Sherman explained that the narrative begins as Hecht recounts a lunch he had with a Hollywood starlet, described as more famous than intelligent. “She asks him if he wants to talk about what’s wrong with the Jews. And he says, ‘This is the first time in my life that anybody ever addressed me as a Jew, and so I had to be one.’ ”

As the show indicates, Hecht learned about what was happening to the Jews in Europe during World War II from Hayim Greenberg, editor of the New York weekly The Jewish Frontier, who showed the writer eyewitness documents that came to him through Switzerland.

According to Sherman, those revelations prompted Hecht’s activism, beginning with his article “Remember Us,” which was published in the February 1943 issue of Reader’s Digest and helped bring the fate of European Jews to the attention of the widespread American public.

But Hecht’s attempts to enlist prominent Jews in helping publicize and address Nazi atrocities were met with unexpected and startling resistance. In the play, when he gathers 30 Jewish writers at the home of George S. Kaufman, his request for help elicits silence, even hostility.  

“When Hecht gathers these 30 literary celebrities together that all happen to be Jewish,” Sherman said, “Beatrice Kaufman says to him, ‘By asking them to portray themselves in public as Jews, you’re asking them to give up the fact that they’re Americans, which is what’s so important,’ as if those are mutually exclusive things. That’s what drives Ben Hecht crazy.”

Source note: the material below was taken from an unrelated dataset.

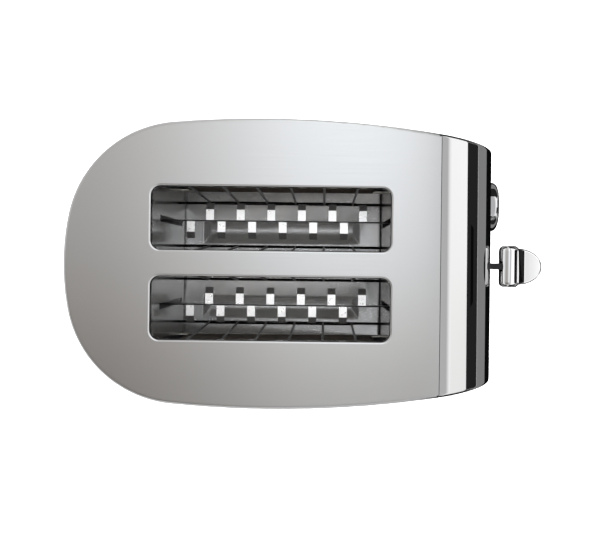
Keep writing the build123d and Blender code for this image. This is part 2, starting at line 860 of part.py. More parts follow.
def make_keeper():
    """The iron strip on the bush that the magnet holds down."""
    low_z = core_top_z + rack_travel + keeper_gap
    half = core_width / 2 + keeper_border
    high_z = low_z + keeper_thickness
    strip = block((rod_x, latch_y - half, low_z), (latch_x + half, latch_y + half, high_z))
    return strip + block((rod_x, latch_y, low_z), (rod_x + bush_half_width, -bush_half_width, high_z))


def make_control_board():
    """The circuit board behind the controls, standing on two posts."""
    return block(
        (board_x, control_board_low_y, plate_foot_z),
        (board_x + control_board_thickness, control_board_high_y, control_board_top_z),
    )


def behind_board(size, place):
    """A box on the back of the circuit board, by its size and its place from the board's near edge."""
    low_y = control_board_low_y + place[0]
    low = (board_x - size[0], low_y, place[1])
    high = (board_x, low_y + size[1], place[1] + size[2])
    return block(low, high)


def make_board_components():
    """Relay, transformer, two capacitors and a chip on the back of the circuit board."""
    pieces = [
        behind_board(relay_size, relay_place),
        behind_board(transformer_size, transformer_place),
        behind_board(chip_size, chip_place),
    ]
    for place in capacitor_places:
        y = control_board_low_y + place
        foot = (board_x, y, capacitor_z)
        pieces.append(rod(capacitor_radius, (board_x - capacitor_height, y, capacitor_z), foot))
    return Compound(children=pieces)


def make_browning_pot():
    """The rotary control on the circuit board, with a threaded neck through the front."""
    low_x = board_x + control_board_thickness
    half = pot_size / 2
    pot = block((low_x, knob_y - half, knob_z - half), (low_x + pot_depth, knob_y + half, knob_z + half))
    pot += control_rod(pot_thread_radius, knob_z, low_x + pot_depth, front_x + pot_nut_thickness)
    return pot - control_rod(shaft_radius + running_clearance, knob_z, low_x + pot_depth / 3, front_x + knob_length)


def make_pot_nut():
    """The nut that holds the rotary control to the front, inside the knob's pocket."""
    plane = Plane.YZ.offset(front_x) * Pos(knob_y, knob_z)
    nut = extrude(plane * RegularPolygon(pot_nut_radius, 6), amount=pot_nut_thickness)
    return nut - control_rod(pot_thread_radius, knob_z, front_x - sheet, front_x + 2 * pot_nut_thickness)


def make_pot_shaft():
    """The shaft that the knob turns."""
    low_x = board_x + control_board_thickness + pot_depth / 2
    return control_rod(shaft_radius, knob_z, low_x, front_x + knob_gap + knob_length - knob_wall_behind)


def make_browning_knob():
    """The smooth browning knob with a rounded front edge, a slight dome and a pointer line."""
    back = knob_gap
    front = back + knob_length
    crown_start = front - knob_crown
    bevel = knob_bevel
    bend = knob_round * (1 - math.sqrt(0.5))
    shoulder = (crown_start - knob_round, knob_radius)
    flat = (crown_start, knob_radius - knob_round)
    edges = Line((back, 0), (back, knob_radius - bevel))
    edges += Line((back, knob_radius - bevel), (back + bevel, knob_radius))
    edges += Line((back + bevel, knob_radius), shoulder)
    edges += ThreePointArc(shoulder, (crown_start - bend, knob_radius - bend), flat)
    edges += ThreePointArc(flat, (front - knob_crown / 4, flat[1] / 2), (front, 0))
    edges += Line((front, 0), (back, 0))
    knob = revolve(make_face(edges), axis=Axis.X)
    knob -= rod(knob_pocket_radius, (0, 0, 0), (back + knob_pocket_depth, 0, 0))
    knob -= rod(shaft_radius, (0, 0, 0), (front - knob_wall_behind, 0, 0))
    half = pointer_width / 2
    pointer = block((front - knob_crown, -half, pointer_start), (front + 1, half, pointer_end))
    return Pos(front_x, knob_y, knob_z) * (knob - pointer)


def make_cancel_button():
    """The round stop button under the knob, with a stem to its switch."""
    face_x = front_x + button_stand_out
    back_x = face_x - button_cap
    cap = control_rod(button_radius, button_z, back_x, face_x)
    cap = fillet(cap.edges().filter_by(GeomType.CIRCLE).sort_by(Axis.X)[-1], button_round)
    stem_end = board_x + control_board_thickness + switch_depth + button_travel + 2 * touch_clearance
    return cap + control_rod(button_stem_radius, button_z, stem_end, back_x)


def make_button_guide():
    """The plastic tube behind the front that the button slides in."""
    high_x = front_x - sheet
    low_x = high_x - button_guide_depth
    bore = button_radius + touch_clearance
    tube = control_rod(bore + button_guide_wall, button_z, low_x, high_x)
    tube -= control_rod(bore, button_z, low_x + button_guide_wall, high_x + 1)
    return tube - control_rod(button_stem_radius + touch_clearance, button_z, low_x - 1, high_x)


def make_cancel_switch():
    """The push switch on the circuit board behind the button."""
    low_x = board_x + control_board_thickness
    half = switch_size / 2
    high_x = low_x + switch_depth - plunger_height
    switch = block((low_x, knob_y - half, button_z - half), (high_x, knob_y + half, button_z + half))
    return switch + control_rod(plunger_radius, button_z, low_x, low_x + switch_depth)


def tray_plan(inset):
    """The crumb tray's outline: straight sides, and a back end that follows the body."""
    low_x = -front_x
    high_x = front_plate_x - tray_front_gap - inset
    half = tray_half_width - inset
    face = outline(handle_depth + inset)
    middle = (low_x + high_x) / 2
    return face & (Pos(middle, 0) * Rectangle(high_x - low_x, 2 * half))


def trough(middle_y, grow, top_z):
    """The space of a shallow trough, steeper on its +Y side, grown by the sheet's thickness outside."""
    rim = Pos(trough_x, middle_y, top_z) * Rectangle(trough_length + 2 * grow, trough_width + 2 * grow)
    floor_face = Rectangle(trough_floor_length + 2 * grow, trough_floor_width + 2 * grow)
    floor_place = Pos(trough_x, middle_y + trough_floor_shift, top_z - trough_depth)
    return loft([rim, floor_place * floor_face], ruled=True)


def make_crumb_tray():
    """The crumb tray, a shallow pan with a pressed trough under each rack."""
    floor_top_z = tray_z + tray_sheet
    tray = Pos(0, 0, tray_z) * extrude(tray_plan(0), amount=tray_rim)
    tray -= Pos(0, 0, floor_top_z) * extrude(tray_plan(tray_sheet), amount=tray_rim)
    for side in (-1, 1):
        tray += trough(side * rack_side - trough_shift, tray_sheet, tray_z)
    for side in (-1, 1):
        tray -= trough(side * rack_side - trough_shift, 0, floor_top_z)
    return tray


def make_crumb_tray_handle():
    """The tray's handle: a piece of the back wall with a finger scoop under it."""
    low_z = shell_z + handle_gap
    ring = slab(0, low_z, handle_top_z - low_z) - slab(handle_depth, low_z, handle_top_z - low_z)
    handle = ring & block((-front_x, -tray_half_width, 0), (-front_x / 2, tray_half_width, top_z))
    scoop_half = handle_scoop_half_width
    return handle - rod(handle_scoop_radius, (-front_x, -scoop_half, low_z), (-front_x, scoop_half, low_z))


def make_cord_bushing():
    """The bushing that the mains lead would pass through, in the left shoulder of the wall."""
    direction = inlet_direction()
    face = inlet_place()
    bushing = rod(inlet_flange, face - direction * sheet, face + direction * inlet_flange_thickness)
    bushing += rod(inlet_neck - running_clearance, face - direction * inlet_depth, face)
    wall = slab(0, 0, top_z) - inlet_column(inlet_neck - running_clearance)
    return (bushing - inlet_column(inlet_bore)) - wall


def terminal_corners():
    """The corners of the mains terminal block."""
    low = (terminal_x - terminal_length / 2, terminal_y - terminal_width / 2, shell_z)
    high = (terminal_x + terminal_length / 2, terminal_y + terminal_width / 2, shell_z + terminal_height)
    return low, high


def make_terminal_block():
    """The mains terminal block, with three screws' wells."""
    low, high = terminal_corners()
    body = block(low, high)
    for index in range(terminal_wells):
        x = low[0] + terminal_length * (index + 0.5) / terminal_wells
        body -= rod(well_radius, (x, terminal_y, high[2] - well_depth), (x, terminal_y, high[2] + 1))
    return body


def make_internal_leads():
    """Two leads, one above the other, from the terminal block along the left wall to the circuit board."""
    leads = []
    start_x = terminal_corners()[1][0]
    end_x = board_x + control_board_thickness / 2
    for index in (0, 1):
        z = shell_z + collar_height + lead_lift + index * lead_spacing
        corner = (end_x, terminal_y, z)
        path = FilletPolyline((start_x, terminal_y, z), corner, (end_x, control_board_low_y, z), radius=lead_bend)
        section = Plane(origin=path @ 0, z_dir=path % 0) * Circle(lead_radius)
        leads.append(sweep(section, path=path))
    return Compound(children=leads)


def build_parts():
    """Every sub-part by its name."""
    parts = {
        "top_panel": make_top_panel(),
        "front_fascia": make_front_fascia(),
        "body_wrap": make_body_wrap(),
        "base_pan": make_base_pan(),
        "rubber_feet": make_rubber_feet(),
        "base_screws": make_base_screws(),
        "rear_oven_plate": make_oven_plate(rear_plate_x - sheet),
        "front_oven_plate": make_oven_plate(front_plate_x),
        "left_reflector": make_reflector(-1),
        "right_reflector": make_reflector(1),
        "left_heater_board": make_heater_board(-heater_pitch),
        "centre_heater_board": make_heater_board(0),
        "right_heater_board": make_heater_board(heater_pitch),
        "left_heater_winding": make_heater_winding(-heater_pitch),
        "centre_heater_winding": make_heater_winding(0),
        "right_heater_winding": make_heater_winding(heater_pitch),
        "left_slot_outer_guard": make_guard(0),
        "left_slot_inner_guard": make_guard(1),
        "right_slot_inner_guard": make_guard(2),
        "right_slot_outer_guard": make_guard(3),
        "left_bread_rack": make_bread_rack(-rack_side),
        "right_bread_rack": make_bread_rack(rack_side),
        "rear_rack_link": make_rear_rack_link(),
        "carriage_plate": make_carriage_plate(),
        "carriage_bush": make_carriage_bush(),
        "guide_rod": make_guide_rod(),
        "rod_bracket": make_rod_bracket(),
        "lift_spring": make_lift_spring(),
        "lever_arm": make_lever_arm(),
        "lever_knob": make_lever_knob(),
        "lever_slot_liner": make_lever_slot_liner(),
        "latch_core": make_latch_core(),
        "latch_coil": make_latch_coil(),
        "latch_keeper": make_keeper(),
        "control_board": make_control_board(),
        "board_components": make_board_components(),
        "browning_pot": make_browning_pot(),
        "pot_nut": make_pot_nut(),
        "pot_shaft": make_pot_shaft(),
        "browning_knob": make_browning_knob(),
        "cancel_button": make_cancel_button(),
        "button_guide": make_button_guide(),
        "cancel_switch": make_cancel_switch(),
        "crumb_tray": make_crumb_tray(),
        "crumb_tray_handle": make_crumb_tray_handle(),
        "cord_bushing": make_cord_bushing(),
        "terminal_block": make_terminal_block(),
        "internal_leads": make_internal_leads(),
    }
    return parts


def placed(shape):
    """The sub-part moved along X to the origin, solid by solid."""
    solids = [Pos(-middle_x, 0, 0) * solid for solid in shape.solids()]
    if len(solids) == 1:
        return solids[0]
    return Compound(children=solids)


for name, shape in build_parts().items():
    export_step(placed(shape), f"parts/{name}.step")
    print(name, round(shape.volume, 1))
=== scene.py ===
"""A two-slot toaster with a satin steel top, a polished rolled front and a chromed lever."""

import json
import math

import bpy
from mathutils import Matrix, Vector


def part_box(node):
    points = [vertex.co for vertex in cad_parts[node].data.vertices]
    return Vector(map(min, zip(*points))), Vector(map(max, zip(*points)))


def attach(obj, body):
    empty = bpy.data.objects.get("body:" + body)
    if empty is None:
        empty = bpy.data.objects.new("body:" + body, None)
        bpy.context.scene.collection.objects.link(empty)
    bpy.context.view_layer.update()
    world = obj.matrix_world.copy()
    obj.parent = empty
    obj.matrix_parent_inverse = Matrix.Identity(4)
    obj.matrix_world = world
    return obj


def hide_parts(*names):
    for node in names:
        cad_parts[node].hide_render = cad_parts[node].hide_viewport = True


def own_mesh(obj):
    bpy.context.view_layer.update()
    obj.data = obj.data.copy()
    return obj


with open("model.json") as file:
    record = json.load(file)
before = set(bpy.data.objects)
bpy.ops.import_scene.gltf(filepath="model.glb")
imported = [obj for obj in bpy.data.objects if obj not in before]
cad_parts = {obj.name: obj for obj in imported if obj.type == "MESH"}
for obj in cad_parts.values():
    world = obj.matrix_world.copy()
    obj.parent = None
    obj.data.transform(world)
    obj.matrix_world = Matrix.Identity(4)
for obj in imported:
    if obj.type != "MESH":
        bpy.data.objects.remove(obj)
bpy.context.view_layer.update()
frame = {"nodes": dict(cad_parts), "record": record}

bl_info = {
    "name": "Two-slot toaster",
    "version": (1, 0, 0),
    "blender": (4, 5, 0),
    "location": "View3D > Sidebar > Toaster",
    "description": "Dresses the toaster's frame with its finishes, floor, lamps, cards and camera",
    "category": "Object",
}

MM = 0.001
TOP_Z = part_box("top_panel")[1][2]
FRONT_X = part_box("front_fascia")[1][0]
BACK_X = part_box("top_panel")[0][0]
CREASE_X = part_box("front_fascia")[0][0]

# The photograph: its size and the point straight under the camera, in pixels, and a pixel's size on the panel
PHOTO_WIDTH = 600
PHOTO_HEIGHT = 540
PLUMB_PIXEL = (325, 261)
PIXEL_SIZE = 0.6 * MM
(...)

Subsequently, in a particularly humorous section, Hecht, Moss Hart, Kurt Weill and Billy Rose convene 32 leaders of Jewish organizations to help plan a pageant titled “We Will Never Die,” as a memorial to the 2 million Jewish dead of Europe. What ensues is heated infighting, in Yiddish and English, with the leaders denouncing each other as socialists, fascists, Christians and other “villains.”

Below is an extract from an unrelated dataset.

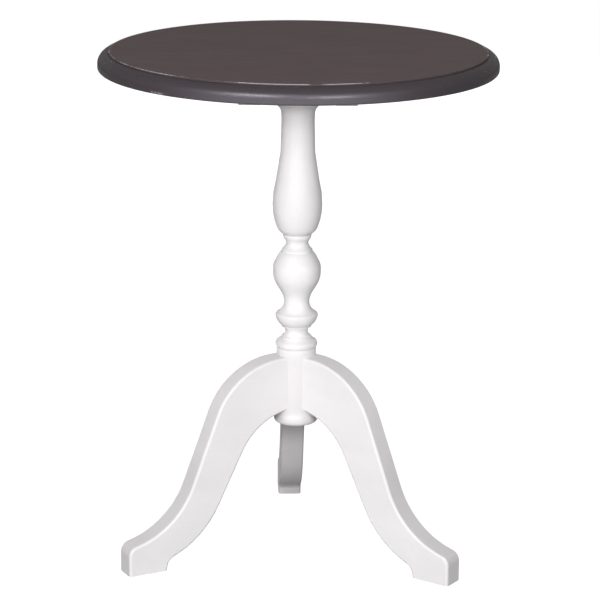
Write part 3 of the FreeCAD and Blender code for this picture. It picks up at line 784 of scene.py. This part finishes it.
def cope(piece):
    """Cuts the shaft's round out of a leg's upper end."""
    middle = (ARCH_HEIGHT + CROWN_HEIGHT) / 2 * MM
    bpy.ops.object.select_all(action="DESELECT")
    bpy.ops.mesh.primitive_cylinder_add(vertices=COLUMN_SIDES, radius=SHAFT_RADIUS * MM - COPE_DEPTH,
                                        depth=COPE_LENGTH, location=(0, 0, middle))
    shaft = bpy.context.object
    cut = piece.modifiers.new("cope", "BOOLEAN")
    cut.object = shaft
    cut.operation = "DIFFERENCE"
    cut.solver = "EXACT"
    apply_modifiers(piece)
    bpy.data.objects.remove(shaft)
    make_outward(piece)


def make_leg(word, azimuth):
    """A scroll leg, sawn along X, coped to the shaft and then turned to its azimuth."""
    piece = drawn_board(LEG_OUTLINE, LEG_THICKNESS, arc_step=5)
    soften_edges(piece, LEG_ARRIS, angle=50, segments=5)
    cut_sole(piece)
    cope(piece)
    piece.rotation_euler = Euler((0, 0, math.radians(azimuth)))
    settle(piece)
    smooth(piece, angle=30, flat_faces=True)
    paint = white_paint("leg_paint_" + word, WHITE, smoothest=0.43, lay=(0, 0, -azimuth),
                        marks=leg_shading(*LEG_SHADE_STRENGTH[word]))
    finish_piece(piece, "scroll_leg_" + word, "stand", paint, "leg_" + word)


make_top()
make_column()
for word, azimuth in LEG_AZIMUTHS.items():
    make_leg(word, azimuth)


# ---------------------------------------------------------------- floor, light and camera

FLOOR_SIZE = 60
FLOOR_GREY = (0.15, 0.15, 0.15, 1)
FLOOR_GLOW = 0.985                # what the camera sees of the floor
GLOSSY_GLOW_SPOT = (0.1, -2.4, 0)    # in reflections the floor glows brightly around here, and less further away: a painted reflection on the rim
GLOSSY_GLOW_REACH = (0.6, 2.6)
GLOSSY_GLOW_FLOOR = (1.0, 0.12)
MIRRORED_ROOM = 0.20
ROOM_GLOW = 0.08

# lamps: name, place, height aimed at on the table's axis, width and height, watts
PAINT_LAMPS = (
    ("front_left", (-1.59, -3.13, 1.22), 0.45, (1.3, 1.0), 62),
    ("front_right", (1.22, -3.30, 1.16), 0.45, (1.0, 1.0), 47.5),
    ("front_low", (-0.25, -3.55, 0.95), 0.42, (1.4, 1.0), 37),
    ("side_left", (-3.20, -1.50, 1.10), 0.45, (1.2, 1.2), 6),
    ("side_right", (3.05, -1.75, 1.10), 0.45, (1.2, 1.2), 4),
    ("above_left", (-1.3, -1.1, 2.3), 0.4, (1.3, 1.3), 10),
    ("above_right", (1.3, -0.3, 2.4), 0.3, (1.3, 1.3), 8),
    ("back_left", (-1.30, 3.20, 1.15), 0.45, (1.3, 1.0), 58),
    ("back_right", (1.20, 3.30, 1.10), 0.45, (1.3, 1.0), 52),
)
GLINT_LAMPS = (
    ("glint_left", (-1.38, -2.96, 1.97), 0.45, (1.6, 0.8), 51),
    ("glint_right", (1.12, -3.26, 1.50), 0.45, (1.3, 0.8), 34),
)

CAMERA_PLACE = (0.0042, -3.085, 1.178)
CAMERA_DOWN = 15.36               # degrees below level
CAMERA_ROLL = 0.47
SENSOR_WIDTH = 36
FOCAL_LENGTH = 150.3


def seen(nodes, mirrored):
    """1 to the camera, and the given share of it to a surface that mirrors."""
    rays = nodes.add("ShaderNodeLightPath").outputs
    straight = nodes.math("MAXIMUM", rays["Is Camera Ray"], rays["Is Transmission Ray"])
    return nodes.math("MAXIMUM", straight, nodes.product(rays["Is Glossy Ray"], mirrored))


def make_floor():
    """A pale floor that the camera sees as white, that lights the table only a little, and that glows
    brighter near the front in reflections, as a painted reflection.
    """
    bpy.ops.object.select_all(action="DESELECT")
    bpy.ops.mesh.primitive_plane_add(size=FLOOR_SIZE, location=(0, 0, 0))
    floor = bpy.context.object
    floor.name = "floor"
    material, nodes, shader, place = new_material("floor_white")
    shader.inputs["Base Color"].default_value = FLOOR_GREY
    shader.inputs["Roughness"].default_value = 0.9
    shader.inputs["Specular IOR Level"].default_value = 0.0
    # painted reflection: the floor glows brighter near the front, seen only in reflections
    away = nodes.add("ShaderNodeVectorMath", operation="DISTANCE")
    nodes.join(place, away.inputs[0])
    away.inputs[1].default_value = GLOSSY_GLOW_SPOT
    mirrored = nodes.span(away.outputs["Value"], *GLOSSY_GLOW_REACH, *GLOSSY_GLOW_FLOOR)
    shader.inputs["Emission Color"].default_value = (1, 1, 1, 1)
    nodes.join(nodes.product(seen(nodes, mirrored), FLOOR_GLOW), shader.inputs["Emission Strength"])
    floor.data.materials.append(material)


def make_world():
    """A white background that lights the table only a little."""
    world = bpy.data.worlds.new("white_room")
    bpy.context.scene.world = world
    world.use_nodes = True
    nodes = Nodes(world.node_tree)
    background = world.node_tree.nodes["Background"]
    background.inputs["Color"].default_value = (1, 1, 1, 1)
    glow = nodes.math("MAXIMUM", seen(nodes, MIRRORED_ROOM), ROOM_GLOW)
    nodes.join(glow, background.inputs["Strength"])


def softbox(name, place, aimed_at, size, power, glints=True, fills=True):
    """A lamp box aimed at the table; it may light without a glint on the paint, or only make the glint."""
    lamp = bpy.data.lights.new(name, "AREA")
    lamp.shape = "RECTANGLE"
    lamp.size, lamp.size_y = size
    lamp.energy = power
    holder = bpy.data.objects.new(name, lamp)
    bpy.context.scene.collection.objects.link(holder)
    holder.location = place
    aim = Vector((0, 0, aimed_at)) - Vector(place)
    holder.rotation_euler = aim.to_track_quat("-Z", "Y").to_euler()
    holder.visible_glossy = glints
    holder.visible_diffuse = fills


def make_camera():
    lens = bpy.data.cameras.new("camera")
    lens.sensor_width = SENSOR_WIDTH
    lens.lens = FOCAL_LENGTH
    camera = bpy.data.objects.new("camera", lens)
    bpy.context.scene.collection.objects.link(camera)
    camera.location = CAMERA_PLACE
    pitch = Euler((math.radians(90 - CAMERA_DOWN), 0, 0)).to_matrix()
    roll = Euler((0, 0, math.radians(CAMERA_ROLL))).to_matrix()
    camera.rotation_euler = (pitch @ roll).to_euler()
    bpy.context.scene.camera = camera


make_floor()
make_world()
for lamp in PAINT_LAMPS:
    softbox(*lamp, glints=False)
for lamp in GLINT_LAMPS:
    softbox(*lamp, fills=False)
make_camera()
bpy.context.scene.view_settings.view_transform = "Standard"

Sherman said he surmised that this explosion erupts because the pageant is viewed as “a shanda for the goyim.”

“The idea of it being ‘a shanda for the goyim’ is [that] we don’t want to portray ourselves, because then it’s like we’re giving them more reason to dislike us. I think in the play Hecht’s examination of Hollywood is fascinating, because of this industry that was invented by Jews, but there are no Jews in the movies, you know? And I think that’s part of the same thinking.

“The product that they put out to the world, they were very determined for it to remain as un-Jewish as possible. … Because of that, because the Jew vanishes from popular media, that actually serves to activate the rise of American anti-Semitism, because then the only people who are talking or writing about Jews are the anti-Semites.”

Sherman also said that, beyond its discussion of Judaism, his show is about whether people choose to remain complacent or to speak up when the times demand it. 

“The choice to speak is a very powerful choice that Ben Hecht makes, so I’m trying to set an example for that. I also think this play is important because people don’t know who Ben Hecht was, and I think he was really important.”

Sherman concluded, “There’s a lot of food for thought, and I’m excited to be able to lay out that buffet.”

The Ben Hecht Show” runs through Aug. 16 at the Zephyr Theatre.